Mimo zapowiedzi jednego z polityków koalicji rządzącej, że nazwisko nowego wojewody warmińsko-mazurskiego poznamy w ciągu 48. godzin po zaprzysiężeniu rządu, nic nie wskazuje na to, aby do zmiany na tym najważniejszym w regionie stanowisku w administracji rządowej miało dojść w najbliższym czasie.
-
Nic nie wiem, żeby w tym tygodniu miała nastąpić zmiana wojewody - powiedział nam dzisiaj (26.11) Marek Reda, dyrektor generalny urzędu wojewódzkiego, kilkanaście minut po piętnastej.
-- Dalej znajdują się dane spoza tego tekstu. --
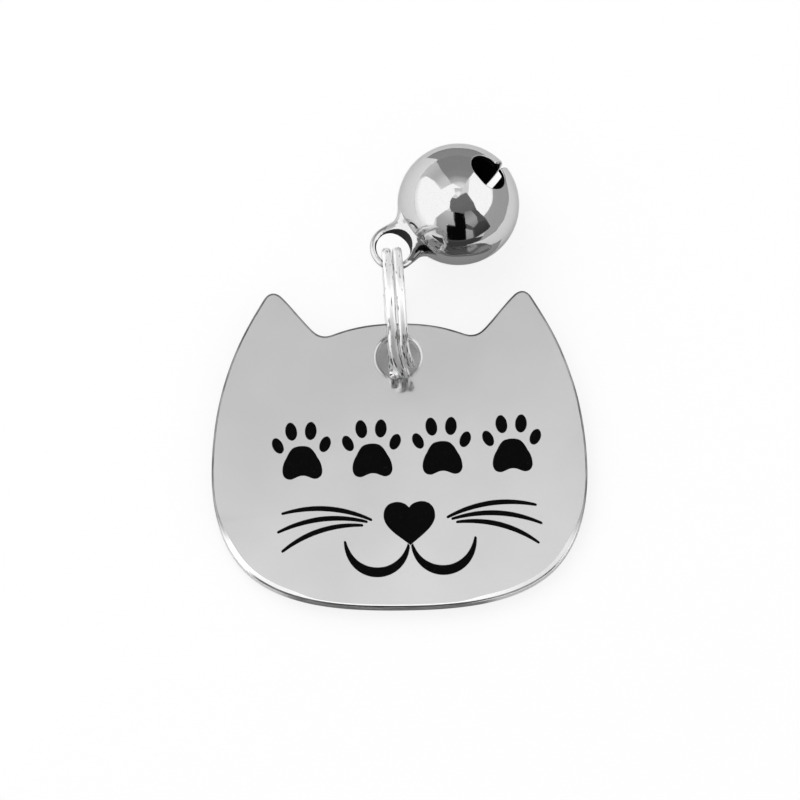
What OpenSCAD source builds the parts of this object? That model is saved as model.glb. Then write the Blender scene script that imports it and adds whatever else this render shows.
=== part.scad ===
// Pet id tag: an engraved cat-head plate on a split ring, with a ball bell on the same ring.
// The object lies on a table, face up. X runs across the tag, Y from its chin to its ears, Z up.
// The origin is on the table, under the middle of the whole object.

/* [Tag plate] */
// Width across the cheeks
tag_w = 30; // [24:0.5:40]
// Height from the chin to the top of the head, between the ears
face_h = 23.2; // [20:0.2:32]
// Thickness of the plate
plate_t = 1.5; // [1:0.1:2]
// How far the ear tips stand above the top of the head
ear_rise = 2.68; // [1.5:0.02:4]
// Distance between the two ear tips
ear_span = 20.05; // [17:0.05:22]
// Bevel on the edges of the plate
edge_bevel = 0.22; // [0.1:0.02:0.3]
// Turn of the tag on the table, in degrees
tag_turn = 0.6; // [0:0.1:2]

/* [Hanging hole] */
// Diameter of the hole
hole_d = 3.4; // [3.2:0.1:4]
// Distance from the top of the head to the middle of the hole
hole_drop = 2.77; // [2.6:0.05:3.2]
// Bevel on the two rims of the hole
hole_bevel = 0.3; // [0.1:0.05:0.4]

/* [Artwork] */
// Depth of the engraved pockets
engrave_depth = 0.2; // [0.1:0.02:0.4]
// Thickness of the black fill in them
fill_t = 0.16; // [0.08:0.02:0.2]
// Turn of the artwork on the plate, in degrees
art_turn = 1.5; // [0:0.1:3]
// How far the artwork sits to the right of the middle of the plate
art_aside = 0.82; // [0:0.02:1.2]
// Height of the middle of the mouth above the chin
mouth_up = 4.8; // [4:0.02:5.5]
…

O godzinie 13. rozpoczęła się telekonferencja ministra spraw wewnętrznych i administracji z ustępującymi wojewodami. Trwała kilkadziesiąt minut. Potem w gabinecie wojewody Anny Szyszki odbyła się narada.
-
Telekonferencja miała raczej techniczny charakter - mówi Marek Reda. -
Zostaliśmy zobowiązani do przygotowania sprawozdania z działalności urzędu, takiego „bilansu zamknięcia”. Mamy też wskazać nowej administracji zagrożenia jakie występują lub jakie mogą wystąpić zarówno w urzędzie, jak i w województwie.
Z wypowiedzi Marka Redy wynika, że taki „bilans zamknięcia” już jest przygotowany. Natomiast wśród zagrożeń dla sprawnego funkcjonowania administracji rządowej w województwie wymieniłby odpływ fachowców do firm zewnętrznych. -
Odczuwamy już brak specjalistów branży budowlanej, którzy odeszli z urzędu do lepiej płatnej pracy w firmach budowlanych.Nie wiadomo nadal, kto będzie nowym wojewodą warmińsko-mazurskiem.
- Najczęściej mówi się o Podziewskim z Giżycka - stwierdza jeden z pracowników urzędu wojewódzkiego.
- Ale nas to „ani ziębi, ani grzeje”. Siedzimy daleko od szefa i robimy swoje.